Operai più ricchi dei capi? Un falso

martedì 3 aprile 2012


Gli imprenditori dichiarano redditi inferiori ai dipendenti, quindi pagano meno tasse. Non c'è grande giornale o tg che nello scorso fine settimana non abbia aperto con questo titolo Uno scandalo?

No. Pura propaganda cui i media non sanno opporre alcuno spirito critico. Come ogni anno è il dipartimento delle finanze del ministero dell'Economia la fonte di tali mistificanti elaborazioni statistiche. Nel comunicato di venerdì scorso si legge che il reddito medio dichiarato dagli imprenditori è pari a 18.170 euro, mentre quello dichiarato dai dipendenti 19.810. Uno scoop servito su un piatto d'argento che ai media non par vero di rilanciare, ma in realtà la più classica statistica da "polli di Trilussa".

Va prima di tutto precisato chi sono i lavoratori dipendenti e chi gli "imprenditori". Nella prima tipologia di reddito il fisco include anche professori universitari e magistrati, manager e dirigenti, pubblici e privati, che alzano di molto il dato reddituale medio, mentre sotto la voce "imprenditori" figurano soprattutto artigiani e commercianti medio-piccoli. I nomi del mondo dell'impresa famigliare italiana - da Berlusconi a Benetton, da Ferrero a Marcegaglia - non compaiono personalmente come imprenditori, anche se di fatto possiedono le loro imprese. Non perché siano evasori. Dichiarano i loro guadagni, ma sotto forma di dividendi e compensi da cda. Inoltre, bisogna considerare che l'imprenditore può suddividere il reddito tra i componenti della propria famiglia, e che oltre il 70% degli artigiani e dei commercianti lavora da solo; che stiamo parlando del reddito dichiarato dall'imprenditore come persona fisica, dopo aver già pagato le tasse sugli utili della sua impresa; e infine che il reddito medio di un imprenditore del Nord supera del 50% circa quello di un collega del Sud. Considerando tutti questi fattori, un reddito medio nazionale di 18 mila euro l'anno «non è così scandaloso», osserva il segretario della Cgia di Mestre, Giuseppe Bortolussi, ma resta un «falso statistico». Una ditta individuale artigiana, ad esempio, dichiara mediamente 22 mila euro, contro i 15 mila dell'operaio che impiega. Persino per il direttore dell'Agenzia delle Entrate, Attilio Befera, si tratta di medie «completamente sbagliate» e senza alcun valore statistico, che non si dovrebbero usare «per contrapporre guelfi e ghibellini».

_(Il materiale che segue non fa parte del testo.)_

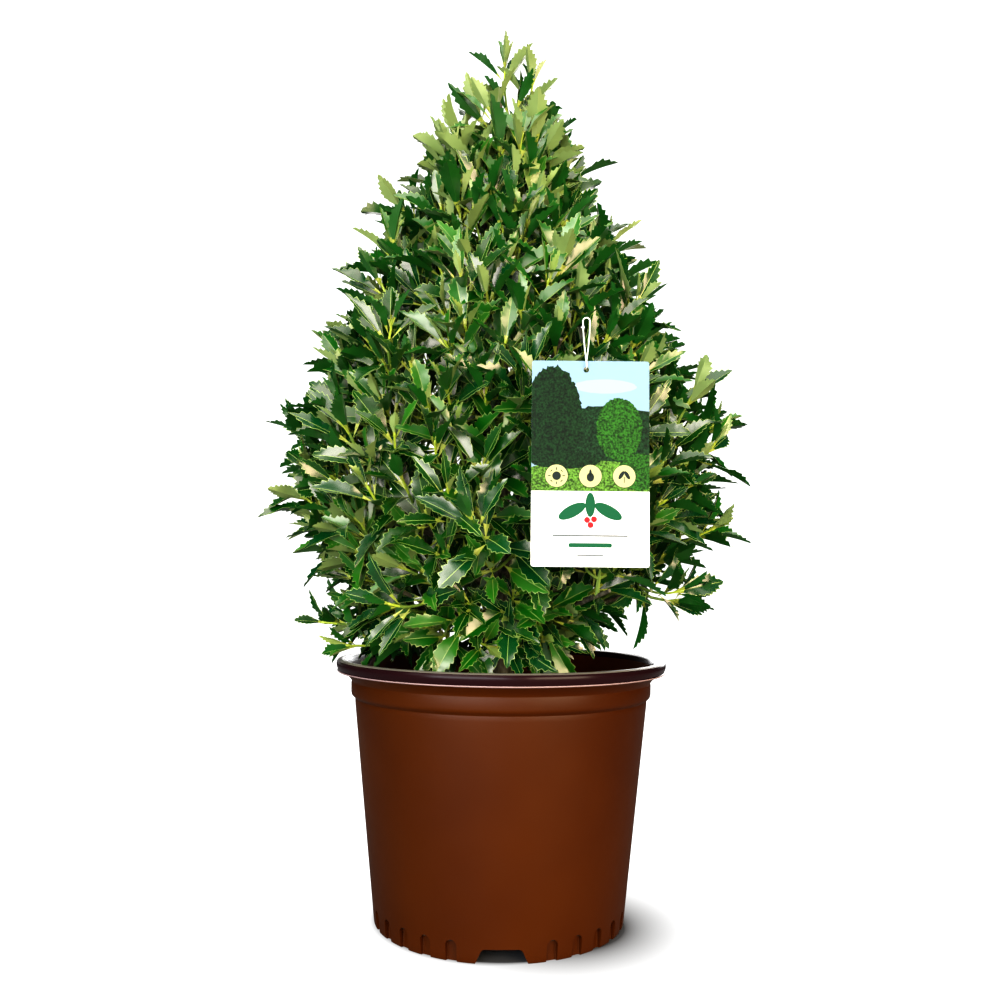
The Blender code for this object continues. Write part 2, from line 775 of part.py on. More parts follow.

Continuare a puntare sul conflitto dipendenti-imprenditori, alimentare l'invidia sociale nei confronti dei più ricchi, rientra in una grande campagna di depistaggio ad opera della politica, in connubio con i vertici della burocrazia statale, volta a distrarre l'opinione pubblica dalla vera causa della situazione di crisi in cui si trova l'Italia: ci vogliono far credere che la colpa dei servizi scadenti e del debito elevato, quindi dell'aumento della tassazione, sarebbe degli evasori. Ma lo stato riceve dai contribuenti onesti già più di quanto gli altri stati occidentali ricevano dai propri cittadini. Le nostre dichiarazioni dei redditi non fanno che accrescere i dubbi sull'attendibilità delle stime dell'evasione fiscale elaborate dall'Istat. E se non fosse poi tanto smisurata la ricchezza sottratta illegalmente dagli italiani al fisco, quanto l'ordinamento fiscale stesso a offrire vie legali all'evasione nell'interpretazione dell'imponibile?